Now you might be wondering, “What is the PAN Vegan Pledge, and how it is different from just, well, going vegan?” The PAN Vegan Pledge is organized by the Peace Advocacy Network, and it’s quite a comprehensive program. The program coordinators have paired each of us “pledges” with a vegan mentor and put together a series of 5 weekly group meetings that include lunch, lectures, and a few exciting cooking demos! I’ll be blogging about those meetings and my experiences with the pledge as the weeks pass, but I wanted to kick things off by sharing a recipe.

For at least a year or two, I’ve been hearing a lot about using jackfruit as a meat substitute, especially for some form of barbecue. Since it was fairly close to 4th of July, I thought I’d give it a shot. I decided to aim for something that resembled the vinegar-based sauces of Southern pulled pork but with some of the additional textures and flavors of an old favorite, sloppy joes.

Serves around 8:

  • 2 20 oz cans of jackfruit in brine or water
  • 1 bell pepper
  • 1 red onion
  • 1-2 cloves of garlic
  • 2 tablespoons sun-dried tomatoes, minced
  • 1-2 tablespoons cider vinegar*
  • 1 tablespoon grainy mustard
  • 1 tablespoon brown sugar (more to taste)
  • 2 teaspoons blackstrap molasses
  • 1 teaspoon smoked paprika

* For a sweeter flavor, use only 1 tablespoon of cider vinegar and double the brown sugar

photo of canned jackfruit

Some recipes will specify jackfruit in water and not brine. I checked the sodium contents on a variety of brands and found that they varied wildly. I chose the brand with the lowest sodium content per serving, and it turned out to be packed in brine and not water. Just make sure that the jackfruit is “young” or “green” and not packed in syrup. Open the cans – then drain, rinse, and chop the jackfruit. It will look like this.

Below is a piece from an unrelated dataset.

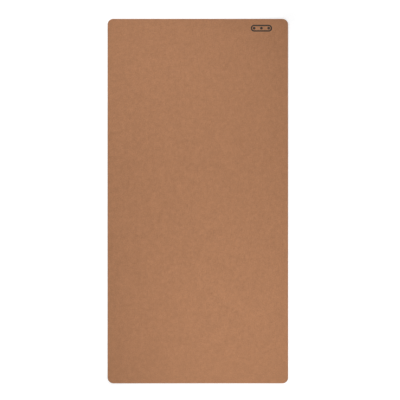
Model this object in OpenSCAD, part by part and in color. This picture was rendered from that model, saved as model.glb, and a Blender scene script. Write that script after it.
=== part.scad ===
// Desk mat: a thin sheet laminated from five full-size layers, lying flat on a desk.
// The working face looks up +Z and the cork underside rests on z = 0.
// X runs across the short side and Y along the long side, with the mark at the +Y end.
// The origin is the middle of the underside.

/* [Outline] */
// Width of the mat across its short side
mat_w = 396; // [300:2:450]
// Length of the mat along its long side
mat_l = 800; // [600:5:900]
// Radius of the four die-cut corners
corner_r = 12.5; // [6:0.5:30]

/* [Layers] */
// Thickness of the cork underside
cork_t = 1; // [0.8:0.1:3]
// Thickness of the adhesive film between the cork and the artificial leather
bond_t = 0.1; // [0.05:0.05:0.2]
// Thickness of the woven cloth that backs the artificial leather
cloth_t = 0.4; // [0.3:0.05:0.8]
// Thickness of the foamed polyurethane coat on the cloth
foam_t = 0.3; // [0.2:0.05:0.6]
// Thickness of the compact polyurethane skin, which is the working face
skin_t = 0.2; // [0.15:0.05:0.4]

/* [Mark] */
// Length of the mark across the mat
mark_w = 47; // [40:1:60]
// Height of the mark along the mat
mark_h = 15; // [13:1:20]
// Width of the line that runs round the dots
mark_line = 3; // [1:0.2:3]
// Diameter of each dot in the mark
dot_d = 6; // [2:0.5:6]
// Number of dots in the mark
dot_count = 3; // [2:1:4]
// Depth of the mark, which is pressed in flush with the working face
mark_t = 0.05; // [0.02:0.01:0.1]
// Distance from the mark to the mat's right-hand edge
mark_side_gap = 35; // [15:1:60]
// Distance from the mark to the mat's +Y edge
mark_end_gap = 13; // [8:1:40]

/* [Hidden] */

// Height of each layer's lower face, counted up from the underside
bond_z = cork_t;
cloth_z = bond_z + bond_t;
foam_z = cloth_z + cloth_t;
skin_z = foam_z + foam_t;
top_z = skin_z + skin_t;

// Middle of the mark on the working face
mark_x = mat_w / 2 - mark_side_gap - mark_w / 2;
mark_y = mat_l / 2 - mark_end_gap - mark_h / 2;
// The mark's dots are spread over its straight run
mark_run = mark_w - mark_h;
dot_pitch = mark_run / (dot_count - 1);

// How far the pocket's cutter stands above the working face
cut_over = 1;
// Facets of a full circle
$fn = 96;

// A rectangle with round corners, centred on the origin
module round_rectangle(w, l, r) {
    square([w - 2 * r, l], center = true);
    square([w, l - 2 * r], center = true);
    for (x = [-1, 1], y = [-1, 1])
        translate([x * (w / 2 - r), y * (l / 2 - r)])
            circle(r = r);
}

// One full-size layer of the laminate
module layer(z, t) {
    translate([0, 0, z])
        linear_extrude(t)
            round_rectangle(mat_w, mat_l, corner_r);
}

// A bar with round ends, as long between the ends' centres as the mark's straight run
module capsule(h) {
    square([mark_run, h], center = true);
    for (x = [-1, 1])
        translate([x * mark_run / 2, 0])
            circle(d = h);
}

// A capsule-shaped line round a row of dots: plain decoration, with no letters in it
module mark_outline() {
    translate([mark_x, mark_y]) {
        difference() {
            capsule(mark_h);
            capsule(mark_h - 2 * mark_line);
        }
        for (i = [0 : dot_count - 1])
            translate([i * dot_pitch - mark_run / 2, 0])
                circle(d = dot_d);
    }
}

// Pressed cork granules, the underside that rests on the desk
module cork_base() {
    color([0.76, 0.60, 0.42])
        layer(0, cork_t);
}

// Contact adhesive that joins the cork to the cloth
module bond_film() {
    color([0.88, 0.84, 0.74])
        layer(bond_z, bond_t);
}

// Woven cloth that gives the artificial leather its strength
module backing_cloth() {
    color([0.80, 0.74, 0.66])
        layer(cloth_z, cloth_t);
}

// Soft foamed coat between the cloth and the skin
module foam_layer() {
    color([0.60, 0.43, 0.31])
        layer(foam_z, foam_t);
}

// Grained skin, with a shallow pocket that holds the mark
module wear_skin() {
    color([0.67, 0.48, 0.35])
        difference() {
            layer(skin_z, skin_t);
            translate([0, 0, top_z - mark_t])
                linear_extrude(mark_t + cut_over)
                    mark_outline();
        }
}

// Dark pigment pressed into the pocket, flush with the working face
module printed_mark() {
    color([0.20, 0.17, 0.14])
        translate([0, 0, top_z - mark_t])
            linear_extrude(mark_t)
                mark_outline();
}

cork_base();
bond_film();
backing_cloth();
foam_layer();
wear_skin();
printed_mark();
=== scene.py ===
import math

import bpy
import numpy as np
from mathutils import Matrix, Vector, noise


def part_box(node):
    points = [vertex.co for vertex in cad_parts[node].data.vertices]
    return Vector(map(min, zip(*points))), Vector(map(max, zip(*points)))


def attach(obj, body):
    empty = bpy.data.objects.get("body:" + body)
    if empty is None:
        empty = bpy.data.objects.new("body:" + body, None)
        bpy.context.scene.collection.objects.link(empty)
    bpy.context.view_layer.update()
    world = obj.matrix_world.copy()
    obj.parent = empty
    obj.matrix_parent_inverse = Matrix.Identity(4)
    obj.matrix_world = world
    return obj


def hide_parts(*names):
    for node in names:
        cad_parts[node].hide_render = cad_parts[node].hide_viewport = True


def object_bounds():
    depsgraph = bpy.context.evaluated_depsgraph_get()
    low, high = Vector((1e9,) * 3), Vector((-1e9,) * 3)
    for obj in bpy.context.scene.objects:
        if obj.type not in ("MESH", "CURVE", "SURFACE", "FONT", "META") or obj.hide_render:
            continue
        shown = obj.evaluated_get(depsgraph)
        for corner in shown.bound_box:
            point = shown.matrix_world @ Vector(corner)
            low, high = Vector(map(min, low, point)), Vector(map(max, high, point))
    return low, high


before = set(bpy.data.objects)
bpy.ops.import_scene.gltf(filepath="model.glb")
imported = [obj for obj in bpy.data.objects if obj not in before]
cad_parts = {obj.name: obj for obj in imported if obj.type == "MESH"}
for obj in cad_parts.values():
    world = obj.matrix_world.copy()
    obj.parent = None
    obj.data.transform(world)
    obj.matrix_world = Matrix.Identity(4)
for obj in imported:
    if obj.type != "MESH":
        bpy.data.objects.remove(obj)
CAD_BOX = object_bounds()

# A desk mat lies on the floor, working face up, and the camera looks straight down at it.
# Everything is in metres, in the CAD frame: X across, Y towards the end with the mark, Z up.
MM = 0.001

# ---------------------------------------------------------------- sizes, from the frame

HALF_W = CAD_BOX[1].x
HALF_L = CAD_BOX[1].y
TOP_Z = CAD_BOX[1].z
MARK_LOW, MARK_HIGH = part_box("printed_mark")


def corner_radius():
    """How far the straight stretch of the outline's +Y edge stops short of the side."""
    points = [v.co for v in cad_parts["cork_base"].data.vertices]
    straight = max(p.x for p in points if p.y > HALF_L - 0.01 * MM)
    return HALF_W - straight


CORNER_R = corner_radius()

# The mark is a capsule-shaped line round a row of dots, with the CAD model's line and dots
MARK_LINE = 3 * MM
MARK_DOTS = 3
MARK_DOT_R = 3 * MM
MARK_MIDDLE = (MARK_LOW + MARK_HIGH) / 2
MARK_END_R = (MARK_HIGH.y - MARK_LOW.y) / 2
MARK_RUN = MARK_HIGH.x - MARK_LOW.x - 2 * MARK_END_R
MARK_DOT_XS = np.linspace(-MARK_RUN / 2, MARK_RUN / 2, MARK_DOTS) + MARK_MIDDLE.x

# How the cut edge is shaped
ROLL_WIDTH = 3.4 * MM
ROLL_DROP = 0.2 * MM
LIP_WIDTH = 0.25 * MM
LIP_DROP = 0.09 * MM

# How the mark is pressed into the skin
PRESS_DEPTH = 0.06 * MM
PRESS_SHOULDER = 0.5 * MM
PIGMENT_SINK = 0.02 * MM
PIGMENT_ROUND = 0.12 * MM

# How far the sheet stands off the floor between the places where it touches, and how long its waves are
LIFT = 0.3 * MM
WAVE_ALONG = 0.46
WAVE_ACROSS = 0.31
WAVE_SKEW = 0.9

# ---------------------------------------------------------------- the shape of the sheet


def lift(x, y):
    """How far the whole laminate stands off the floor at x, y, from 0 to LIFT."""
    along = np.sin(2 * math.pi * y / WAVE_ALONG + 0.6)
    across = np.sin(2 * math.pi * x / WAVE_ACROSS + 2 * math.pi * y / WAVE_SKEW)
    return LIFT * (0.5 + 0.3 * along + 0.2 * across)


def roll(inset):
    """How far the working face has dropped at a distance inset from the cut edge."""
    near = np.clip(1 - inset / ROLL_WIDTH, 0, 1)
    return ROLL_DROP * near * near


def lip(inset):
    """The tight rounding that the cutting die leaves on the outermost edge of the working face."""
    near = np.clip(1 - inset / LIP_WIDTH, 0, 1)
    return LIP_DROP * (1 - np.sqrt(1 - near * near))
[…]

photo of jackfruit after it has been rinsed, drained, and chopped

Smash and mince the garlic, and chop or dice the pepper and onion according to your preference. In a large, heavy pot, heat 1-2 tablespoons of oil over medium heat. Throw in the garlic, paprika, onion, and pepper. Sauté everything to mix and soften the vegetables.

photo os chopped green peppers and onions

After a few minutes, add your jackfruit and sun-dried tomatoes. Full disclosure: I originally wanted to make this more like a saucy sloppy joe, but I didn’t have any tomato paste lying around. Then I remembered that bag of sun-dried tomatoes! They are optional, but they do add a wonderful flavor, color, and texture to the recipe.

photo inside cooking pot

Add the cider vinegar, mustard, brown sugar, and molasses. Give everything a stir, lower the heat to medium, and cover. If the mixture is dry and everything is sticking to the pot, then add 2-4 tablespoons of water before covering. Let everything simmer until the vegetables are tender and the flavors have melded, about 20 min. I served this on sandwich flats topped with a bit of bbq sauce and a quick and easy slaw made of napa cabbage and a store-bought lemon tahini dressing.